I had a sort of hazy vision of how the sale was going to go down. I pictured a few moments of initial nervousness as strangers pawed through my stuff. Then I imagined that I would be rather bored—sick of collecting money all morning and attempting to read my book while neighbors kept interrupting to ask how much this or that item cost. Constantly having to get a dollar out of my stack of fifty one-dollar bills.
The reality was somewhat different.
Here’s what I learned from having a yard sale:
1. Old people are really bored.
A few of my elderly neighbors stopped by to pretend to be interested in one or two of my items.
The first was Chinese man, a professor of philosophy who lives with his daughter a couple blocks away.

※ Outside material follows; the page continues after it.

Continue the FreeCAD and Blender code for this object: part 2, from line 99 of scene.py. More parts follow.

He said he was interested in my electric keyboard and asked if he could try it out. Since there was no outlet outside, my neighbor Diane agreed to take over while I escorted Dr. Lee into my apartment on the second floor to play the keyboard.
He tinkered around for a minute, playing some partial chords and then randomly striking keys. Then he seemed to lose interest in the keyboard and started asking me about what I did for a living and if I had a roommate. I wasn't nervous, because he was frail enough that I could beat his ass senseless if he tried any funny business. So I answered the questions as politely as I could while gently guiding him out of my apartment and down the steep stairs. His cane slowed us down a bit, as did the keyboard and stand I was carrying. But we made it back onto the street where he hung around for another 30 minutes telling anyone who looked at the piano that it was out of tune. Thanks, Dr. Lee.

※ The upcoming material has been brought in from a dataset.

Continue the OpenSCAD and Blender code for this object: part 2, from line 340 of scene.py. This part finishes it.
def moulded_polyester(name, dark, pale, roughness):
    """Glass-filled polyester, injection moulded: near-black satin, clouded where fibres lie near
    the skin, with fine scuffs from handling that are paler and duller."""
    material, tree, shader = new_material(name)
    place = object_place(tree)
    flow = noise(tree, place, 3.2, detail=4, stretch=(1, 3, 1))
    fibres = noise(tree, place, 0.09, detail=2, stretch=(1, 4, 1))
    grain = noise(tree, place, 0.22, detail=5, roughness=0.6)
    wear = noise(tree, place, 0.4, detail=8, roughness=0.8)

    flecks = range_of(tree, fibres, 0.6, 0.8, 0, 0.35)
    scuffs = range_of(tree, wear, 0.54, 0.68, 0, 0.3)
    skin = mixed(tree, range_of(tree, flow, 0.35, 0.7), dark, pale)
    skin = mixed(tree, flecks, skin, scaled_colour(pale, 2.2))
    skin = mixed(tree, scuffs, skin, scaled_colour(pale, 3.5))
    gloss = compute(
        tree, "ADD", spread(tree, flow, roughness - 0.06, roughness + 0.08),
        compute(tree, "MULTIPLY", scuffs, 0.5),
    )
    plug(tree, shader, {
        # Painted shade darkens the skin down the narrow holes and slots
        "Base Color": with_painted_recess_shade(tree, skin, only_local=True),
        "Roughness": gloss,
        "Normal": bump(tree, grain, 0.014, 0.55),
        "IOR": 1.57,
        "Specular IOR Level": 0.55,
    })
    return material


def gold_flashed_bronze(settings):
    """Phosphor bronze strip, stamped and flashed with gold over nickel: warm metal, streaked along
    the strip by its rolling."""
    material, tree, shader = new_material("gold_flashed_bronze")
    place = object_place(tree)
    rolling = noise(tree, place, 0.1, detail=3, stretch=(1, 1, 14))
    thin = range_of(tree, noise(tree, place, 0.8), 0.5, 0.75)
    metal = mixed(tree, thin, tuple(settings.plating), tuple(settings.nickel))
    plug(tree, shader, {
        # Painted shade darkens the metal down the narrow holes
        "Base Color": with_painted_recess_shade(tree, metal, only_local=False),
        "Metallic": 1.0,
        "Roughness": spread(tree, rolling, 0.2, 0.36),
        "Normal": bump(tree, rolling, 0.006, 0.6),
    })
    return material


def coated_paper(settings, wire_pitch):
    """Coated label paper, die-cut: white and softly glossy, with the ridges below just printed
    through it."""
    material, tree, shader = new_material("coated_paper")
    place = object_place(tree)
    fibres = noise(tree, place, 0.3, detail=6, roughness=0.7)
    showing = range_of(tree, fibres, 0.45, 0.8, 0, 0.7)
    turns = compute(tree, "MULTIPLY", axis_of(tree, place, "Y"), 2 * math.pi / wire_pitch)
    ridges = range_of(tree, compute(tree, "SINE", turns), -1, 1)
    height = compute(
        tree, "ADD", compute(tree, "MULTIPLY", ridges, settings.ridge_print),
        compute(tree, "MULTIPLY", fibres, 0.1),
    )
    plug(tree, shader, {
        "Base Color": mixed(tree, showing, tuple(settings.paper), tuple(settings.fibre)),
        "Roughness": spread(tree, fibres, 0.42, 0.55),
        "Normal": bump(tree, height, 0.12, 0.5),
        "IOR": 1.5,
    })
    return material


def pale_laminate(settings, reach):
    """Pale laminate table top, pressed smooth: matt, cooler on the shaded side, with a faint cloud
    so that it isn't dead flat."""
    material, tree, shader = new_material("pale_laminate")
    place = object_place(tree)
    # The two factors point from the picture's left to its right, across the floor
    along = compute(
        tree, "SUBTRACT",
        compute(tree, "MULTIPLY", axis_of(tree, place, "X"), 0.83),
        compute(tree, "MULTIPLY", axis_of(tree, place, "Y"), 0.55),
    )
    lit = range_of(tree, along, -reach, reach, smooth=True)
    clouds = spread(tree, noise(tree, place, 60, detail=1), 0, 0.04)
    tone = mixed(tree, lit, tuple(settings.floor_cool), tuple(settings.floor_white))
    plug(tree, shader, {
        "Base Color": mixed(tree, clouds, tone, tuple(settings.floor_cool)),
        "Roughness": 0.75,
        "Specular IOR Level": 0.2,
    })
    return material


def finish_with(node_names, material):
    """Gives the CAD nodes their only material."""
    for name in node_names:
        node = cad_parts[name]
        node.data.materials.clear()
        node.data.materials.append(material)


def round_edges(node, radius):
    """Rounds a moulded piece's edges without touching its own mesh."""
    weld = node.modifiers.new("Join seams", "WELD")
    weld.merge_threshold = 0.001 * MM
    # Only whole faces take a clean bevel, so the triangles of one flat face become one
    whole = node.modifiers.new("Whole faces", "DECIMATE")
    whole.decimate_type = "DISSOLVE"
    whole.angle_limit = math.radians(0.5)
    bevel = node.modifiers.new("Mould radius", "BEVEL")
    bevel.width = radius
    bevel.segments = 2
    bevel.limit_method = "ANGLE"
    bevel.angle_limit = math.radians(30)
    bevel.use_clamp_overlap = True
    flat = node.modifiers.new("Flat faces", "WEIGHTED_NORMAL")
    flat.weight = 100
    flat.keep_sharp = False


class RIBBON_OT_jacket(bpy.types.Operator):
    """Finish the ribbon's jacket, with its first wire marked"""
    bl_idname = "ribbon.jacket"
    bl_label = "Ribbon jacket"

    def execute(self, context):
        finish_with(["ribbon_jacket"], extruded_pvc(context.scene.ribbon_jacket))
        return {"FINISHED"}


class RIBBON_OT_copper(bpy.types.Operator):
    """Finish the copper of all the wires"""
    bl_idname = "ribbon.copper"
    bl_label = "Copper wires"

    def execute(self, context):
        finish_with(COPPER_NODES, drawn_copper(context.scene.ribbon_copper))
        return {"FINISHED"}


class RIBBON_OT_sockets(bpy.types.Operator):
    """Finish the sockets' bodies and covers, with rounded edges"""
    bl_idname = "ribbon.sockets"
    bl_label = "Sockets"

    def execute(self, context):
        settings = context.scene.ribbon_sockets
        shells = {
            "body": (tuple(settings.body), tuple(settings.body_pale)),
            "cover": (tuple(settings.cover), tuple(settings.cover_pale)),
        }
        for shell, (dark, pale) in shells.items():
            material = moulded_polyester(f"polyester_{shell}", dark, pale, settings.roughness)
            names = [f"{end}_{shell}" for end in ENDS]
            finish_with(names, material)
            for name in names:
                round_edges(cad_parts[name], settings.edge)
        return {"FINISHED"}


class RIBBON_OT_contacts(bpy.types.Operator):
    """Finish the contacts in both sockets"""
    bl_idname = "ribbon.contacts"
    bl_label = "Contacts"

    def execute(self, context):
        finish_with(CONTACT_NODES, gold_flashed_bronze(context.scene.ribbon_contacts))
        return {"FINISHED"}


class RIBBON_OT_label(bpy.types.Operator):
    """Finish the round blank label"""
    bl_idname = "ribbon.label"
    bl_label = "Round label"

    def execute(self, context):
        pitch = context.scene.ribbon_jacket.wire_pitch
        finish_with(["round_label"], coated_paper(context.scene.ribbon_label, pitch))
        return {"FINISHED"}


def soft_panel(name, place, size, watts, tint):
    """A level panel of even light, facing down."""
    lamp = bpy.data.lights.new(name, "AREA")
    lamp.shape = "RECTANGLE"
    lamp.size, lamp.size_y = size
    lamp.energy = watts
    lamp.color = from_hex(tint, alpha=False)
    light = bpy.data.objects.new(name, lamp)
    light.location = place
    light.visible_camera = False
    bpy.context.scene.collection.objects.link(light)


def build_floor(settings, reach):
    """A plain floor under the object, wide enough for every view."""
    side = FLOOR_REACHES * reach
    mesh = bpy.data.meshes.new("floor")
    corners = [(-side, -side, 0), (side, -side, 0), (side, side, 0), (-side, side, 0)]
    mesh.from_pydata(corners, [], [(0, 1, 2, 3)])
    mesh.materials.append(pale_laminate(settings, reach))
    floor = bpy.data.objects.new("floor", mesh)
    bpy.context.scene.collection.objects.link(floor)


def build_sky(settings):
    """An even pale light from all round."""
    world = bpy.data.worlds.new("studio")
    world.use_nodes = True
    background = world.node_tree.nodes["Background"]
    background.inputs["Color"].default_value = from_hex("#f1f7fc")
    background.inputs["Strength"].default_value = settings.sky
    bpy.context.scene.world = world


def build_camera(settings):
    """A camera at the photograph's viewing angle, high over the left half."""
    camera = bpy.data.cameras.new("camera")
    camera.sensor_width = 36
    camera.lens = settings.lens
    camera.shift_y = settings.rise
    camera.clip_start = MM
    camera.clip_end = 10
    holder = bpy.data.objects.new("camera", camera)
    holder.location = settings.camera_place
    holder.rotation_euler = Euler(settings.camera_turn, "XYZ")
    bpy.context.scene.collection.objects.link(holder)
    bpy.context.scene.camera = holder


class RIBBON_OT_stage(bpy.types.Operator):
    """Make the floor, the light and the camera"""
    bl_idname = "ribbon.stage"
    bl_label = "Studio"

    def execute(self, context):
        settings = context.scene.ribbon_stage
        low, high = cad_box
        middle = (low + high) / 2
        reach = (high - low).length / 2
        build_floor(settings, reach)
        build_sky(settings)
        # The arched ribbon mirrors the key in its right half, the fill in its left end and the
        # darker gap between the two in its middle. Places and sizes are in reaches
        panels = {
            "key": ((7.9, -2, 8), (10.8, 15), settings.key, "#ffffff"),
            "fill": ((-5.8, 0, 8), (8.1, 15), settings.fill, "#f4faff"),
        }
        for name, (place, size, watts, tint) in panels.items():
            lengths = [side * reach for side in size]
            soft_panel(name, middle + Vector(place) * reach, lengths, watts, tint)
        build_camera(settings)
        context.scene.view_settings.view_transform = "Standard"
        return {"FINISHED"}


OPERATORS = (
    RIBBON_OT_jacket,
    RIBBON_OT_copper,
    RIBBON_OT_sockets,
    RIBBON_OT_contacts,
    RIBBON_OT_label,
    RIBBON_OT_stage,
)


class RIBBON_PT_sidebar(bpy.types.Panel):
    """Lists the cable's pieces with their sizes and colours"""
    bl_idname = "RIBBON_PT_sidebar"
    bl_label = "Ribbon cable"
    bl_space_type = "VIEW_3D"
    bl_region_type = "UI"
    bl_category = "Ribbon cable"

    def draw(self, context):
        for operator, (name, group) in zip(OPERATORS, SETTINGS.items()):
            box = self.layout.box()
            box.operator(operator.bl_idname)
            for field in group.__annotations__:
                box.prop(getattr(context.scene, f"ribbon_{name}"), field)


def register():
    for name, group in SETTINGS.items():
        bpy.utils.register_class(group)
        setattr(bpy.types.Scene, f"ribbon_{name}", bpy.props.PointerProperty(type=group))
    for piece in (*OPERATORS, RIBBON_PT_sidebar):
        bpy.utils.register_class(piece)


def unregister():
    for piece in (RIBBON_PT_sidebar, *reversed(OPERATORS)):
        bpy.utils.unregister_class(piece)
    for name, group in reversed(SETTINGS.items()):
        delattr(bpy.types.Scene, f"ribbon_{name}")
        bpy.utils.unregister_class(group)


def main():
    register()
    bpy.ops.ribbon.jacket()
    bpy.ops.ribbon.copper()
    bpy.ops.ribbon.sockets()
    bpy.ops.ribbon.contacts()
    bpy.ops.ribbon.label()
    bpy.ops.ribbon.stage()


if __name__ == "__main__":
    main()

Then we exchanged phone numbers and agreed to talk soon, but only because he doesn't do email--his eyesight isn't what it used to be.
There was a bit of overlap between Dr. Lee and Gigi, an elderly Filipino woman wearing a floppy-brimmed, black hat. In fact they spoke to each other for a few minutes giving me time to walk away and pretend to do something else for a spell.
Gigi started every sentence with, “Listen, honey…” but she said it like she was a tough cookie from Bronx, even though her accent was distinctly Pacific Islander. She just seemed to want some good conversation; she told me all about her neighbors, her gay landlord, his sugar daddy boyfriend, her daughters and her youthful appearance. Then she asked if I had a bathroom scale, pretended to look through my clothes, and told me I had really pale skin. Then she continued on her way. Thanks, Gigi!
2. Some people are really cheap.
No one wanted to pay full price for anything, even if the listed price was already one eighth of the original cost. For instance, one woman asked me how much I wanted for a sweater for which I probably paid $25.00, brand new.
I told her, “Three dollars.”
She said, “How about one dollar?”
I said, “How about two dollars?”
She said, “No.”
And she left! But I couldn’t believe that my sweater wasn’t worth a measly two or three freaking dollars! Or that she was so cheap she couldn’t spend two dollars. If I ever found a sweater for two dollars, I would buy it even if it was the most hideous sweater in the world because TWO DOLLARS IS FUCKING CHEAP!
3. Having a yard sale is pretty dull.
I invited all of my friends to come visit me during my yard sale. Only Laura and Bryan showed up. They stayed for about twenty minutes before the boredom was more than they could stand. I don't blame them.
When customers are there, it’s a little bit easier to pass the time. You make conversations or quote prices. But when there’s a lull, you just feel like an asshole sitting in a pile of garbage that nobody wants, waiting for the day to be over.
4. You have to have thick skin to have a yard sale.
When people are going through your things and making faces, or when someone refuses to give you two dollars for a perfectly good sweater, you start to feel rejected. I mean, this is stuff I paid FULL PRICE for! So how do you think it makes me feel when you act like none of it’s good enough for you? Huh? How do you think that feels?
5. You don’t necessarily make a lot of money having a yard sale.
I had visions of hundreds of dollars dancing in my head. I thought about paying off some debt, getting a leg up on some bills, maybe even going shopping. I’m not going to lie: I thought I was going to make about $600.
I made $125 and had to leave the entertainment center outside for someone to take for free (also humiliating, though it did go fast once I put a "Free" sign on it).
I don’t regret having a yard sale. For one thing, I was scared to do it and it’s always good to try things that scare you (except heroin and cliff diving).
What I am upset about is the large amount of crap that’s now sitting in my garage. Oh sure, I gave a lot of the unsold items to Out of the Closet, but there was stuff in there that I still want to sell, dammit! Expensive stuff for which I expect to be paid hundreds of dollars!
I’m already envisioning a bigger, better-planned, elaborate yard sale in which I offer shoppers champagne and hors d’oeuvres, and sell my big-ticket items auction-style for HUNDREDS OF DOLLARS. But I’m guessing that I will still have boxes of crap sitting in my garage on the day I move out of this apartment. Thus defeating the basic purpose of the yard sale and mocking me every time I park.
And I ended up having to take 49 one-dollar bills back to the bank.
*Please attribute the title of this post to Miss Katherine Brooks in Kevin Sullivan's Anne of Avonlea. I started muttering this under my breath after the sweater incident.